DFW, in coalition with The Convergence Collective and the American Association of Airport Executives (AAAE), has launched an initiative to rebuild trust in air travel with a platform that evaluates passenger trust and can be used in making real-time operational and communications decisions. Groundbreaking information such as this will help to define where this new paradigm leads and identify what wellbeing means for U.S. passengers in this new era.

It's heartening that one of the nation’s busiest airports is taking on this challenge. Even more importantly, as airports across the U.S. share this kind of data, a usable database can be generated for a coordinated national response.

THE RAMP – ESSENTIAL WORKERS
There’s another important area to consider in this paradigm shift to wellbeing. Beyond the often highlighted and important protocols that we see in terminals and on airplanes, there’s a less visible area to address: the ramp level.

The ramp, or apron level, is what’s below the concourse, where airlines and airport personnel perform operational tasks: baggage handling, ground equipment maintenance, refueling, cargo handling, animal handling, and certain communication functions. The employees who work on the ramp are essential personnel that travelers rarely see but depend on. The airline operations spaces at ramp level also provide respite for flight crews with break rooms and relaxation.

The wellbeing of these workers is essential for airline traffic to operate and to operate safely. Wellbeing takes safety and physical health a step further and encompasses the whole person. It includes how a person perceives their life, which is affected by the built and natural environment among other factors.

Manning’s focus on the ramp level spaces for Terminal C at DFW is in the early design stage, but we plan to incorporate ideas that directly target wellbeing: natural and carefully planned artificial lighting, appropriate color palettes for space functions, durable surfaces that are nature-inspired, natural materials where possible, breakrooms and cafeteria sized for adequate social distancing, loungers or recliners for individuals rather than sofas, touchless technology, and hand sanitizing stations. Clean air will be achieved through ionizers and ultraviolet technology similar to that used on planes.

IT MATTERS FOR TRAVELERS
Essential workers are the new heroes. But it’s more than gratitude and a sense of fairness that inspires the design of operational spaces on the ramp level. We believe the wellbeing of ramp-level personnel is interrelated with passenger wellbeing. When the unseen personnel at the airport have a sense of wellbeing and are healthy, they can perform their jobs better. They in turn affect TSA staff, airline personnel, and others who interface with passengers. And though passengers don’t see what happens to their bags between check-in and bag claim, it’s good to know the person handling your bag is following protocols and is healthy.

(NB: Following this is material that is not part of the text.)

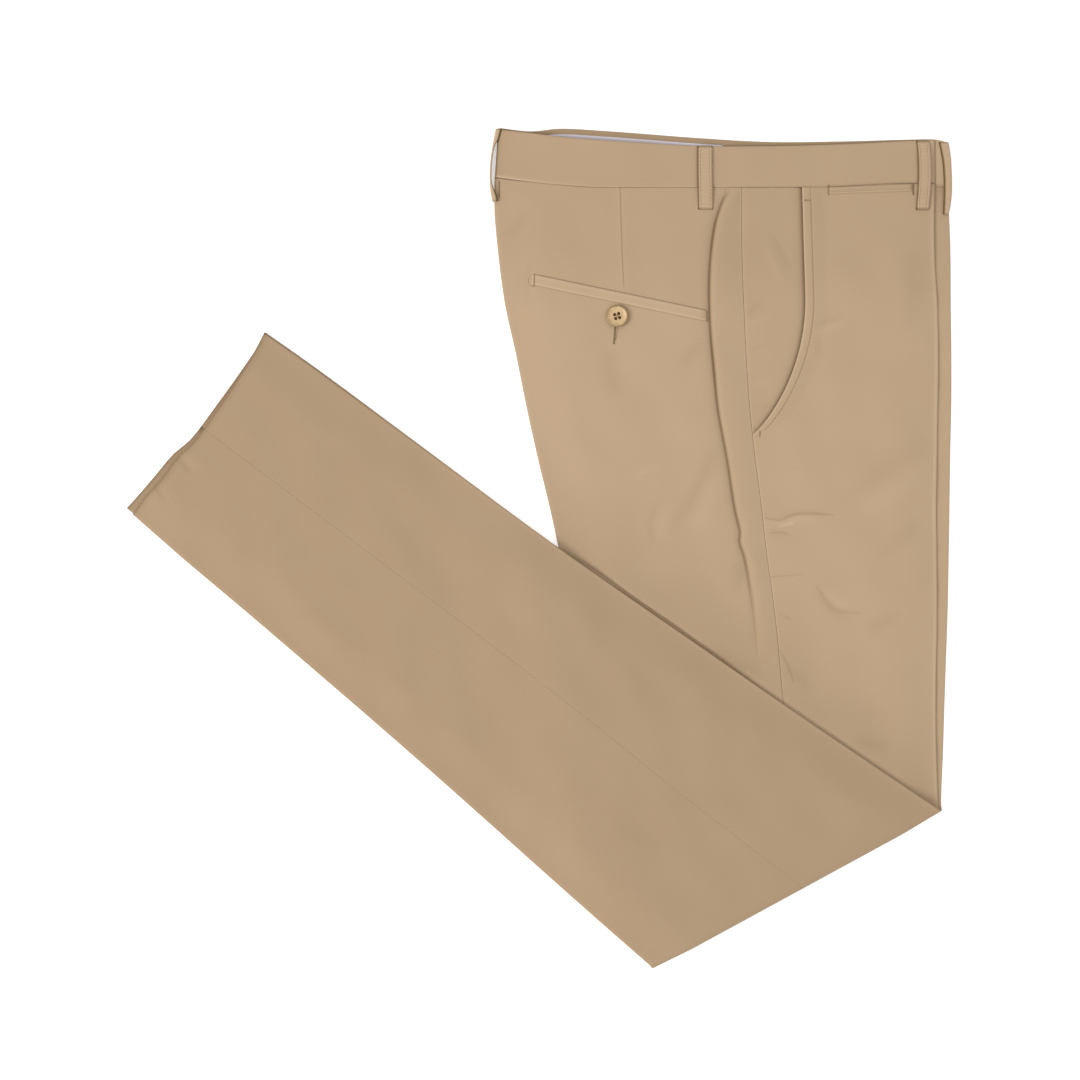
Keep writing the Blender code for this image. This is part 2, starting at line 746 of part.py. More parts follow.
def button():
    """A turned four-hole button: a rim, a dished middle and four holes through it."""
    x, y = BUTTON_AT
    low = STACK + GAP
    mesh_data = bmesh.new()
    rings = []
    for share, height in BUTTON_PROFILE:
        z = low + height * BUTTON_HEIGHT
        if share == 0.0:
            rings.append([mesh_data.verts.new((x, y, z))])
            continue
        turns = [2 * math.pi * n / BUTTON_SIDES for n in range(BUTTON_SIDES)]
        radius = share * BUTTON_RADIUS
        rings.append(
            [mesh_data.verts.new((x + radius * math.cos(a), y + radius * math.sin(a), z)) for a in turns]
        )
    for ring, following in zip(rings, rings[1:]):
        for n in range(BUTTON_SIDES):
            m = (n + 1) % BUTTON_SIDES
            near = [ring[n % len(ring)], ring[m % len(ring)]]
            far = [following[m % len(following)], following[n % len(following)]]
            mesh_data.faces.new(list(dict.fromkeys(near + far)))
    made = add_object("back_pocket_button", mesh_data, BUTTON_COLOUR, 0.45)
    cutter_data = bmesh.new()
    for dx in (-1, 1):
        for dy in (-1, 1):
            turn = bmesh.ops.create_cone(
                cutter_data,
                cap_ends=True,
                segments=BUTTON_HOLE_SIDES,
                radius1=BUTTON_HOLE_RADIUS,
                radius2=BUTTON_HOLE_RADIUS,
                depth=4 * BUTTON_HEIGHT,
            )
            place_at = (x + dx * BUTTON_HOLE_OFFSET, y + dy * BUTTON_HOLE_OFFSET, low)
            bmesh.ops.translate(cutter_data, verts=turn["verts"], vec=place_at)
    cutter = add_object("button_holes", cutter_data, BUTTON_COLOUR)
    cutter.hide_render = True
    cutter.display_type = "WIRE"
    holes = made.modifiers.new("holes", "BOOLEAN")
    holes.operation = "DIFFERENCE"
    holes.object = cutter


def main():
    for existing in list(bpy.data.objects):
        bpy.data.objects.remove(existing, do_unlink=True)
    leg_panels()
    hidden_layers()
    pocket_facing()
    waistbands()
    waistband_lining()
    belt_loops()
    welts()
    button()


main()
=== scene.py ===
# %% [markdown]
# # Chino trousers, folded once and lying flat
# A plain CAD model fixes where every part of these trousers lies. This script dresses it as cloth. Each
# panel becomes a thin sheet with turned-in seams, folded edges and soft creases, and the sewing, the button
# and the twill are added on top. It is built in cells, so every step can be run and looked at by itself.

# %% Load the CAD frame
import math
from collections import namedtuple

import bmesh
import bpy
import numpy as np
from mathutils import Matrix, Vector
from mathutils.bvhtree import BVHTree


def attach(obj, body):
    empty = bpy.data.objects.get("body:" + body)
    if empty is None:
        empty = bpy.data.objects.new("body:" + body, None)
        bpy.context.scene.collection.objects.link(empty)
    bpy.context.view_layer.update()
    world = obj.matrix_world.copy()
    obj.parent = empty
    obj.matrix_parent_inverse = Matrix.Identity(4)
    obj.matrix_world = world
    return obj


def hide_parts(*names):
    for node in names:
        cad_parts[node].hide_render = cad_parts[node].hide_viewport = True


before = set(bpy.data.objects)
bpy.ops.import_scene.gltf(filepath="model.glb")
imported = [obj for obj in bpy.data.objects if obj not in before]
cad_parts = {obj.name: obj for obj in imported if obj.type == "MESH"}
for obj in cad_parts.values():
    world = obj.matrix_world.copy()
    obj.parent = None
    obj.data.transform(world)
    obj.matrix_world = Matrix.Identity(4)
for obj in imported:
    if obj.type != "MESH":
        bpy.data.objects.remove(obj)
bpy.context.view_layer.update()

# %% [markdown]
# ## Camera, floor and light
# Folded clothes are shown from a copy stand: the camera hangs far above the table and looks straight down,
# so nothing leans. A long lens from 2.2 m keeps the edges of the cloth from showing their sides. The light
# is nearly shadowless. A white dome gives most of it, and one large low soft box on the left gives the
# creases a bright side and a dull side. The table is white acrylic with a little light behind it, which is
# how a shop's cut-out pictures lose the shadows round the goods.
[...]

And, flight crews that are well-rested, alert, and have a sense of wellbeing can perform their jobs at peak performance, directly impacting passengers.

CONFIDENCE IN THE AIR
Many things conspire to create trust and a sense of wellbeing when it comes to flying. It all comes together when health needs are met, when safety measures are communicated to travelers, and when passengers feel safe and comfortable. Many airports are working hard to respond to the changing environment, developing partnerships to predict future needs so they can respond early.

In these days of searching to provide a sense of trust in flying again, sanitizing the plane cabin is as important as aircraft maintenance checks, and taking care of those who service passengers on the ground and in the air makes sense for everyone.

I’m eager to fly again and hope I will regain the comfort levels lost in the pandemic over the upcoming months. Until there’s a vaccine and the situation with COVID-19 stabilizes, it’s comforting to know the lengths the airport and airline operators are taking to ensure public safety. Hats off to those essential workers who make flying possible, even in uncertain times. As I write this on September 11, I pause and remember the last time airport traffic was upended. Security measures transformed the experience of flying then, and now, I take those measures in stride. I look forward to the time when today’s added technology and sanitization too will seem passé.